CJTW-FM
- Kitchener, Ontario; Canada;
- Broadcast area: Waterloo Region
- Frequency: 93.7 MHz
- Branding: Faith FM 93.7

Programming
- Format: Christian

Ownership
- Owner: Sound of Faith Broadcasting Inc.

History
- First air date: February 28, 2004
- Call sign meaning: "Christ Jesus The Word"

Technical information
- Class: LP
- ERP: 420 watts vertical polarization only
- HAAT: 58 metres (190 ft)

Links
- Website: faith937.ca

= CJTW-FM =

Christian radio station in Kitchener, Ontario

CJTW-FM is a Canadian radio station, broadcasting at 93.7 FM in Kitchener, Ontario. The station, owned by Sound of Faith Broadcasting Inc., airs a Christian music and talk programming format branded as Faith FM 93.7. Various Christian artists are played, game shows, programs by various speakers/pastors. CJTW is "safe for the whole family" or "a safe spot on the dial".

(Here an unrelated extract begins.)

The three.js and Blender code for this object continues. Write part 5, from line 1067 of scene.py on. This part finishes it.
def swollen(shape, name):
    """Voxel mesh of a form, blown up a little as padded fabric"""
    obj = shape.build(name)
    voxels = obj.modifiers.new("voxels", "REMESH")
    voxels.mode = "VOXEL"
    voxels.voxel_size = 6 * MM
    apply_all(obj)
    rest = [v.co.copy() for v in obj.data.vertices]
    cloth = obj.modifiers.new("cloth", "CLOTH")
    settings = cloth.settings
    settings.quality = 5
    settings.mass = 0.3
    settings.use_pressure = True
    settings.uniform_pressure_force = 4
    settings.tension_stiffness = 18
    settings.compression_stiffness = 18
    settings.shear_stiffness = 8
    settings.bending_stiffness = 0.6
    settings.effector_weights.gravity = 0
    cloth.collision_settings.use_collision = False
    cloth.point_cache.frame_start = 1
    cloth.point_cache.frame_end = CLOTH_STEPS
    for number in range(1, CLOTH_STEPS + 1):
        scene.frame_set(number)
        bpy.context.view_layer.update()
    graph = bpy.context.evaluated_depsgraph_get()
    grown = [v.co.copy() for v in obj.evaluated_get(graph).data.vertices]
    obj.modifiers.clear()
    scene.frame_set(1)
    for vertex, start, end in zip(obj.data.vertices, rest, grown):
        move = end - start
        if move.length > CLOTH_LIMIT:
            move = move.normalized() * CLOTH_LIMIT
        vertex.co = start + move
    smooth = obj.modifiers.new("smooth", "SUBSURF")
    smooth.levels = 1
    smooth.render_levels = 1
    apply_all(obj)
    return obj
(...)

The station was granted a broadcasting license by the CRTC in 2003, and began broadcasting on February 28, 2004.

On April 20, 2005, the CRTC denied Sound of Faith Broadcasting's application to change CJTW-FM's frequency from 94.3 MHz to 106.7 MHz. The licensee also proposed to change the authorized contours by increasing the effective radiated power from 50 watts to 1,585 watts, and the antenna height from 55 to 58 meters.

On April 10, 2006, Sound of Faith was denied to increase CJTW's power from 50 watts to 141 watts (average) / 250 watts (maximum) and increase in antenna height (at the same location) from 54 to 58 metres.

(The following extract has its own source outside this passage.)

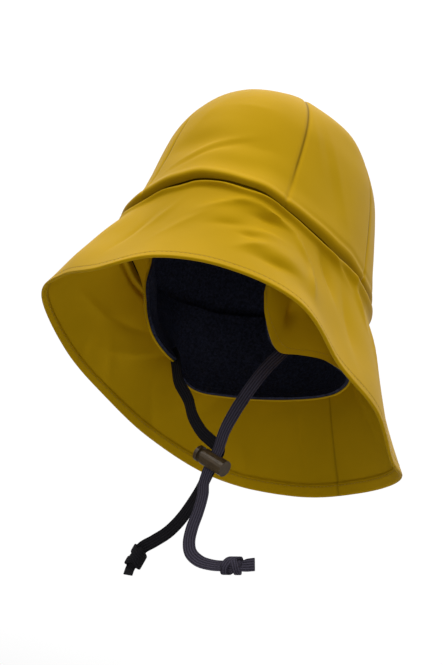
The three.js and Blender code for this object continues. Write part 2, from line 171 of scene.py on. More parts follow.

On February 27, 2015, Sound of Faith submitted an application for a new Christian music radio station in Kitchener that would replace CJTW-FM 94.3, which would operate at 93.7 MHz with an effective radiated power of 420 watts (non-directional antenna with an effective height of antenna above average terrain of 58 metres). Sound of Faith expressed that a new license and frequency is necessary, as they wanted to increase its power and coverage area, but are unable to do so at 94.3, due to a similar low-powered FM station in Woodstock also broadcasting at 94.3, CJFH-FM, as well as potential first-adjacent interference issues with Toronto's CBC Radio 2 outlet, CBL-FM 94.1. In addition, the Rogers Cable system had since included CJTW-FM on its audio line-up in Kitchener, but as they have picked the station up directly from the airwaves from its master antenna between Kitchener and Woodstock, it often received interference between CJTW-FM and CJFH-FM. The CRTC approved Sound of Faith's application to operate a new FM station at 93.7 MHz, to replace CJTW-FM 94.3 MHz on September 17, 2015.

In February 2016 the station moved to a new broadcast studio located at 604 Belmont Avenue West. In late 2020 they moved to new studios and offices at 24 McIntyre Place.

On November 16, 2016 CJTW commenced broadcasting on the new frequency of 93.7 MHz in simulcast mode with 94.3. The 94.3 MHz transmitter was shut down on February 15, 2017.